Le sue celebri tavole panoramiche mostrano il grande talento nella composizione visiva e una forma straripante di horror vacui. Sono disegni pieni di personaggi deformi, oggetti antropomorfi, battute, giochi di parole. Non hanno spazi liberi: ogni piccola porzione del foglio mostra qualcosa, un pettine, una sigaretta, un verme, un salame. E proprio un salame con le gambe accompagnava il cognome dell'artista sulla cassetta delle lettere di casa. Se dovessi accostare Jacovitti a un pittore, penserei a Hieronymus Bosch e ai suoi quadri affollati di dettagli fantastici e mostruosi. Lui però preferiva citare le tele di un altro fiammingo, Bruegel.

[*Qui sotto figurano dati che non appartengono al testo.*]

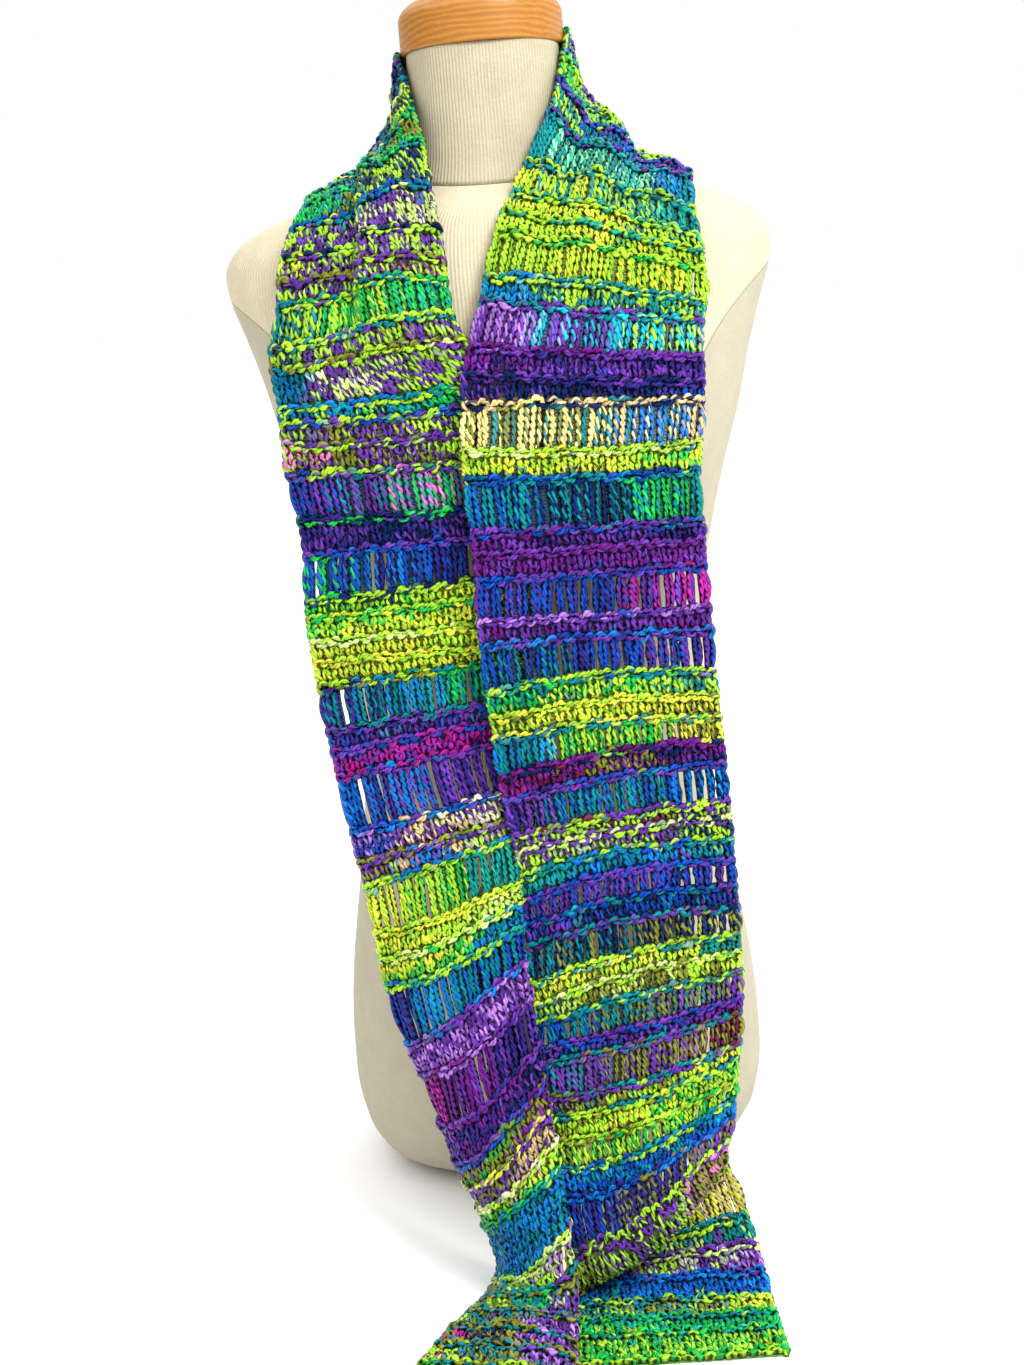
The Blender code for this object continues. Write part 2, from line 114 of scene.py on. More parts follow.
# Form sections: height, half width, front depth, back depth, tilt towards the front
torsoSections = numbersOf("""
0 107 54 80 0
3 120 67 92 0
10 134 82 103 0
24 145 96 110 0
50 153 108 116 0
100 155 113 118 0
150 151 111 114 0
200 143 106 104 0
250 134 100 91 0
300 128 96 80 0
345 126 96 73 0
390 128 101 71 0
440 132 110 75 0
486 141 120 80 0
520 150 125 84 0
556 161 123 88 0
597 171 114 92 0
631 181 103 94 0
655 188 94 92 0
674 187 87 87 0
688 175 82 81 0
699 154 77 76 0.03
707 130 73 71 0.06
716 98 67 62 0.13
726 62 60 52 0.236
""")
neckSections = numbersOf("""
726 61 59 51 0.236
736 56.5 55 50 0.17
750 53.5 53 50 0.09
770 52.4 52 51 0.03
802.2 52 52 52 0
""")

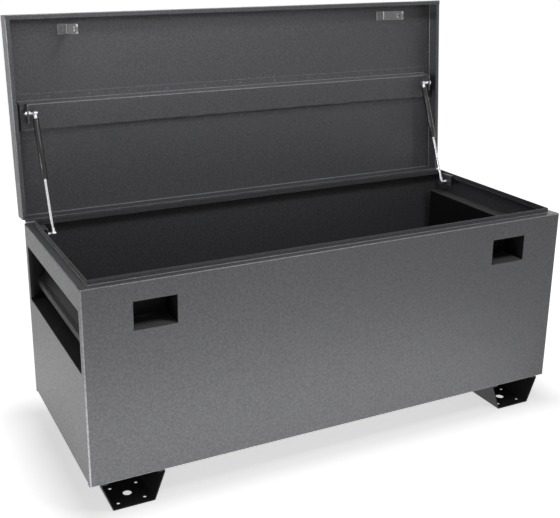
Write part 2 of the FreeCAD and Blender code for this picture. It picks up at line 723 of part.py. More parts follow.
def build():
    """Every piece of the chest with its name."""
    foot_y, foot_z = STRUT_FOOT
    top_y, top_z = STRUT_TOP_CLOSED
    open_y, open_z = STRUT_TOP_OPEN
    pieces = {
        "front_panel": front_panel(),
        "rear_panel": rear_panel(),
        "floor_panel": floor_panel(),
        "hinge_body_leaf": hinge_body_leaf(),
        "hinge_pin": hinge_pin(),
        "foot_stud_nuts": pair(stud_nut(foot_y, foot_z)),
        "lid_top": opened(lid_top()),
        "lid_stiffener": opened(lid_stiffener()),
        "hinge_lid_leaf": opened(hinge_lid_leaf()),
        "lid_stud_nuts": opened(pair(stud_nut(top_y, top_z))),
        "lid_stud_ends": opened(pair(screw_end(top_y, top_z))),
        "left_lock_box": lock_box(-1),
        "right_lock_box": lock_box(1),
        "left_lock_lug": opened(lock_lug(-1)),
        "right_lock_lug": opened(lock_lug(1)),
    }
    pieces.update(both_ends("end_panel", end_panel()))
    pieces.update(both_ends("handle_pan", handle_pan()))
    pieces.update(both_ends("handle_bar", handle_bar()))
    pieces.update(both_ends("skid", skid()))
    pieces.update(both_ends("foot_bracket", foot_bracket()))
    pieces.update(both_ends("foot_ball_stud", ball_stud(foot_y, foot_z, True)))
    pieces.update(both_ends("lid_end", opened(lid_end())))
    pieces.update(both_ends("lid_bracket", opened(lid_bracket())))
    pieces.update(both_ends("strut_rod", rod()))
    pieces.update(both_ends("strut_piston", piston()))
    pieces.update(both_ends("strut_foot_socket", socket(0, 1)))
    pieces.update(both_ends("strut_tube", tube()))
    pieces.update(both_ends("strut_rod_guide", rod_guide()))
    pieces.update(both_ends("strut_top_socket", socket(OPEN_LENGTH, -1)))
    pieces.update(both_ends("strut_top_ball_stud", ball_stud(open_y, open_z, False)))
    return pieces


os.makedirs("parts", exist_ok=True)
for node, shape in build().items():
    shape.translate(V(0, -ORIGIN_Y, 0))
    shape.exportStep("parts/" + node + ".step")
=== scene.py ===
"""Looks of the steel storage chest: its coats and metals, the fine parts, light and camera.

Metres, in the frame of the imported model: +X runs along the chest, +Y to the back, +Z up.
"""

import json
import math
import random

import bmesh
import bpy
from mathutils import Matrix, Vector

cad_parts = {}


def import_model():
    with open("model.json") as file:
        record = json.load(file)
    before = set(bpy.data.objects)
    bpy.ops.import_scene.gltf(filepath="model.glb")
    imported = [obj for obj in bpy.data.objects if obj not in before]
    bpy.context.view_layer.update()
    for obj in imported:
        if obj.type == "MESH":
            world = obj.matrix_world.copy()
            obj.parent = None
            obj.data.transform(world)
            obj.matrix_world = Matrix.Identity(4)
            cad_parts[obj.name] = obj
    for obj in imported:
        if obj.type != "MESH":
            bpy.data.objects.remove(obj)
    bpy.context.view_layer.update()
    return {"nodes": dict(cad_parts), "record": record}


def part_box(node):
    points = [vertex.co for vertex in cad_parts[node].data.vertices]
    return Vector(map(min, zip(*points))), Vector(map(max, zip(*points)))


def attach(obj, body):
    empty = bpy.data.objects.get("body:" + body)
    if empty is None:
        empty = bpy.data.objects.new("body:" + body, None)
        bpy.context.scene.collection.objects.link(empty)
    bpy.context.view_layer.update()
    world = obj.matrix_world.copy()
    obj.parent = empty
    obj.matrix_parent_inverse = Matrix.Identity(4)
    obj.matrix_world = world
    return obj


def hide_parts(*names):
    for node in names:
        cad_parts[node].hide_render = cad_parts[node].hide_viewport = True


MM = 0.001

# Camera of the photograph
FRAME_WIDTH = 560
FRAME_HEIGHT = 518
SENSOR_MM = 36.0
FOCAL_PX = 919.86
AXIS_PX = (245.87, 217.79)
CAMERA_PLACE = (-1.28977, -2.41278, 1.45583)
CAMERA_TURN = 25.42
CAMERA_DIP = 17.02
CAMERA_ROLL = -0.067

# Colours of coats and metals
POWDER_COLOUR = (0.150, 0.152, 0.161)
LUG_COLOUR = (0.42, 0.42, 0.425)
PRIMER_COLOUR = (0.028, 0.028, 0.029)
SKID_COLOUR = (0.020, 0.020, 0.022)
TUBE_COLOUR = (0.013, 0.013, 0.014)
CHROME_COLOUR = (0.60, 0.60, 0.61)
ZINC_COLOUR = (0.62, 0.62, 0.64)
SEAL_COLOUR = (0.030, 0.030, 0.030)

# Textured coat: pebbles and grain in features per metre, depths and shares; the pebbles' tones
# are painted shade in their hollows and painted light on their tops
NOISE_LIMITS = (0.3, 0.7)
PEBBLE_SCALE = 150.0
PEBBLE_DETAIL = 4.0
PEBBLE_ROUGHNESS = 0.75
PEBBLE_DEPTH = 1.6 * MM
PEBBLE_SHADE_LIMITS = (0.38, 0.62)
PEBBLE_SHADE_TONES = (0.78, 1.22)
GRAIN_SCALE = 900.0
GRAIN_DEPTH = 0.1 * MM
COAT_LEVEL = 0.5
PRIMER_LEVEL = 0.10

# Painted highlight on folds and eased edges: largest share of a normal along one axis between
# which a face turns from fold to flat, and how much lighter a fold is painted
EDGE_HIGHLIGHT_LIMITS = (0.92, 0.992)
EDGE_HIGHLIGHT_GAIN = 5.0

# Painted light on the primer: how far up a face looks, and distances from the middle of the
# chest, between which it sets in; faces that look up and the mouths of the handle recesses are
# painted lighter
TOP_LIGHT_LIMITS = (0.4, 0.9)
TOP_LIGHT_GAIN = 8.0
MOUTH_LIGHT_LIMITS = (0.748, 0.760)
MOUTH_LIGHT_GAIN = 3.5

# Bare metal: scales of gloss and relief as shares of its grain
GLOSS_SHARE = 0.7
RELIEF_SHARE = 1.6

# Edges of the carried-over pieces
WELD_REACH = 0.005 * MM
FLAT_ANGLE = math.radians(0.5)
EASE_WIDTH = 0.6 * MM
EASE_SEGMENTS = 2
SHARP_ANGLE = math.radians(40)

# Sheets and plates
SHEET = 1.5 * MM
LEAF = 2.0 * MM
PLATE = 3.0 * MM
RIM_FRONT = 26.5 * MM
RIM_REAR = 33.0 * MM
UPSTAND = 14.0 * MM
SIDES = ("left", "right")

# Sides of turned skins
TURN_SIDES = 32
HEX_SIDES = 72
STRUT_SIDES = 48
SPOT_SIDES = 20

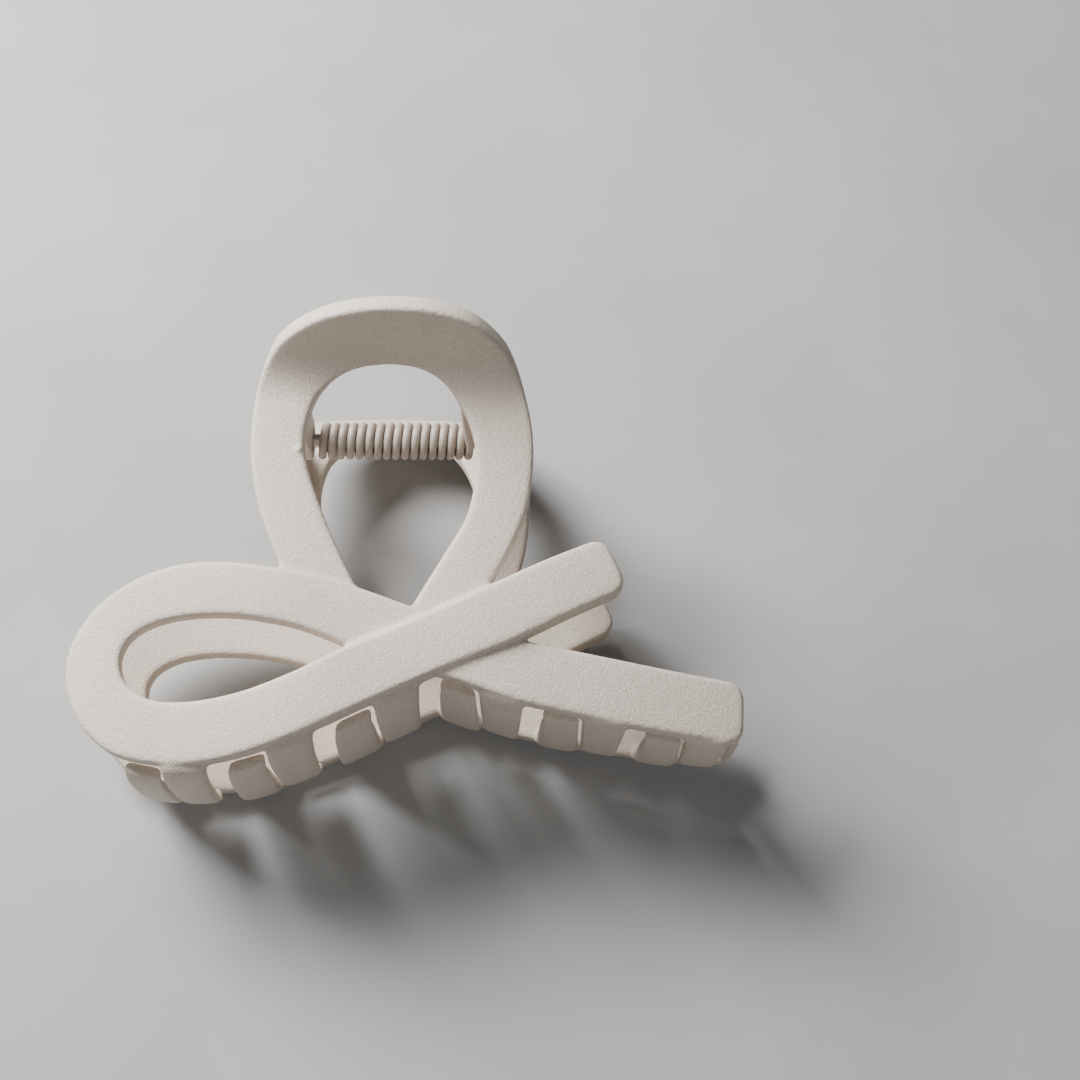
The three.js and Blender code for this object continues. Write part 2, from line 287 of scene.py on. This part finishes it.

Jacovitti è stato un artista poliedrico, capace di passare dalle illustrazioni di fiabe e classici come Pinocchio a una buffa e personale rivisitazione del Kamasutra fatta di sederoni, tettone e nasoni esplicitamente fallici. Non c'è genere di storia con cui non si sia cimentato: avventura, giallo, western, fantascienza.
Nel 1994 gli viene conferito il titolo di Cavaliere al Merito da parte del Presidente Scalfaro. Scompare tre anni dopo a Roma assieme al suo sorriso, al fumo dell'immancabile sigaro e agli occhiali dalla montatura nera. Ci lascia però una inestimabile eredità di umorismo e comicità.